# question on tooling for a 700 series 10"



## rambin (Dec 16, 2017)

Ive got a 10" logan and ive put a post up on the tooling forum about a qctp  lots of people steering me to a phase2 tool post..... wedge type    so im gonna go that way what I need to know from you people with a logan my size is do I go with the 10mm tooling or the the 12mm  12 being about half inch....really seems I read somewhere that the 1/2' couldn't get low enough?  any ideas from you guys that have this lathe ? what are you using?
this is what I was looking at just to get me going ive heard good things from some youtube people on this stuff tho...  nice and cheap as well

https://www.banggood.com/7pcs-10mm-...mds=detail-left-hotproducts&cur_warehouse=USA


----------



## mikey (Dec 16, 2017)

5/16" to 3/8" (~10mm) tooling will work fine on your 10" lathe with an AXA tool post.


----------



## T. J. (Dec 17, 2017)

mikey said:


> 5/16" to 3/8" (~10mm) tooling will work fine on your 10" lathe with an AXA tool post.

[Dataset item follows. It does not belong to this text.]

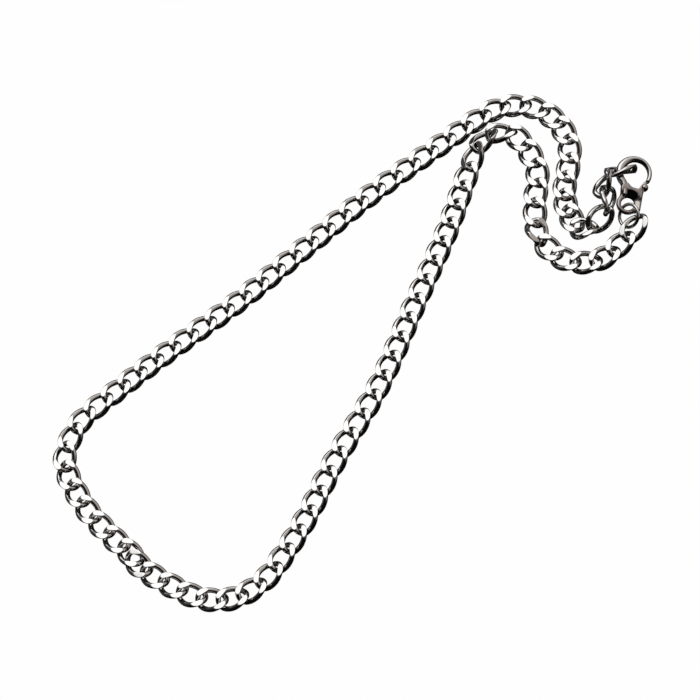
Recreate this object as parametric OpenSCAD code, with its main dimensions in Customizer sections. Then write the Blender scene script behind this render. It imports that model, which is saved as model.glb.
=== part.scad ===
// Curb chain necklace of polished steel with a lobster claw clasp, lying open on a table.
// Millimetres, Z up. The chain is a closed loop; the origin is under its middle.

/* [Chain] */
// Width of the chain, across the links
chain_w = 6; // [5:0.1:7.2]
// Thickness over the two ground faces of a link
chain_t = 2.2; // [1.8:0.1:2.7]
// Thickness of the wire that the links are bent from
wire_d = 1.3; // [1.05:0.05:1.6]
// Step from one link to the next along the chain
link_pitch = 5.25; // [4.4:0.05:6.3]
// Play between the ends of neighbouring links when the chain lies relaxed
link_play = 0.3; // [0.2:0.05:0.5]

/* [Joined lengths] */
// Thickness of the pin between two links, as a share of the wire
pin_share = 0.54; // [0.4:0.02:0.8]

/* [Jump ring] */
// Outer width of the round ring between the chain and the clasp
ring_d = 6.3; // [5.6:0.1:7.6]
// Thickness of its wire
ring_wire = 0.8; // [0.65:0.05:1]

/* [Clasp] */
// Length of the clasp from the top of the hook to the end of the eye
clasp_l = 15.2; // [14:0.1:18]
// Outer width of the hook
hook_w = 8.7; // [8:0.1:10.4]
// Thickness of the clasp
clasp_t = 2.2; // [1.9:0.1:2.7]
// Width of the band of the hook where it leaves the body
band_w = 1.75; // [1.45:0.05:2.1]
// Width of the hole in the eye
eye_hole = 3.1; // [2.6:0.1:3.4]
// Thickness of the lever between its two cheeks
lever_t = 0.9; // [0.7:0.05:1.1]

/* [Hidden] */
steel = [0.78, 0.78, 0.79];

// Half lengths of a link's centre line, along and across the chain
link_a = (link_pitch + wire_d + link_play) / 2;
link_b = (chain_w - wire_d) / 2;
// Where the four arcs of a link meet, and how far these corners are twisted up and down
corner_turn = 36;
corner_x = link_a * cos(corner_turn);
corner_y = link_b * sin(corner_turn);
corner_z = 0.477 * chain_t;
// Each arc stops this angle short of its corner, inside the wire of the next one
arc_gap = 1.2;

// Chosen points of the chain's route: link number, right, up. Links without a row of their own
// lie on a smooth curve between their neighbours.
route_pitch = 5.25;
ROUTE = [[1, 68.05, 27.75], [2, 64.75, 24], [3, 61, 20.75], [4, 56.5, 19.5], [5, 51.5, 20.5],
  [6, 47.4, 23.55], [7, 44.65, 27.65], [8, 44, 33], [9, 44.1, 38.35], [10, 44.25, 43.75],
  [11, 42.5, 48.75], [12, 39.5, 53], [13, 35.25, 54.7], [14, 31.25, 53.05], [15, 28.65, 48.9],
  [16, 26.95, 43.9], [19, 22.5, 29.5], [23, 15, 10], [27, 7.5, -9.5], [31, -2.5, -28.5],
  [34, -9, -43], [37, -17, -56.5], [38, -21, -60], [39, -25.5, -62], [40, -30.5, -62.25],
  [41, -35.5, -61], [43, -44.95, -56], [44, -49, -53], [45, -51.15, -50.25], [46, -55, -46.75],
  [48, -62.5, -39], [50, -68, -30], [51, -69.25, -25], [52, -68, -20], [53, -65.5, -15.5],
  [55, -57.5, -8.5], [58, -45.5, 1], [62, -28.5, 13.5], [66, -12.5, 27], [70, 3.5, 40.5],
  [74, 20.5, 53], [76, 29, 59], [77, 33.5, 61.5], [78, 38.5, 62.25], [79, 43.25, 61.25],
  [80, 47.5, 58.5], [81, 50.5, 54.5], [82, 52, 49.75], [83, 51.75, 44.75], [84, 51, 40],
  [85, 51.25, 35.25], [86, 52.85, 31.05], [87, 55.85, 27.8], [88, 59.8, 30.35], [89, 61.65, 34.65],
  [90, 61.05, 39.15], [91, 64.8, 42.2]];

// How the links lie that aren't flat: link number, roll, tilt, lift, turn
LAY = [[1, 0, -9, 0.55, -1], [5, 0, 0, 0.05, 0], [6, 0, 1, 0.15, 3], [7, 29, -9, 1, -8],
  [8, 9, 0, 0.55, 2], [9, 2, -3, 0.4, -6], [12, -1, 5, 0.35, -7], [13, 18, -1, 0.7, 0],
  [14, 23, -2, 0.8, -1], [15, 19, -8, 0.55, 6], [16, 3, 0, 0.15, 1], [43, 0, 0, 0, -1],
  [44, -4, 0, 0.2, -2], [45, 1, 1, 0.2, 0], [86, -1, 1, 0.05, -8], [87, -7, 20, 1.05, -13],
  [88, 22, 8, 1.1, -4], [89, 70, -5, 1.95, 5], [90, -44, 21, 2.05, -11], [91, -59, -12, 1.95, -27]];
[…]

I second that. While 1/2" or 12mm tool bits will fit in the tool holders, you can't get them low enough to be on centerline without hanging over the edge of the compound.


----------



## rambin (Dec 17, 2017)

ok that's what I thought I had read somewhere...went ahead and ordered the 10mm... we'll see how bad the cheap tooling is in a few weeks I guess...but anythings better then nothing...this lathe is turning into a money pit real fast and I havnt even really done anything on it yet


----------



## Bob Korves (Dec 17, 2017)

rambin said:


> this lathe is turning into a money pit real fast and I havnt even really done anything on it yet


Welcome to the world of hobby machining...


----------



## RandyM (Dec 18, 2017)

Bob Korves said:


> Welcome to the world of hobby machining...



Actually, welcome to any hobby. They are all that way. It just depends on how deep into it you want to get.


----------



## wa5cab (Dec 19, 2017)

Right.  But actually, whether the machine is for hobby or making money, tooling and accessories cost is typically 2X to 5X the machine cost unless you just don't have any.


----------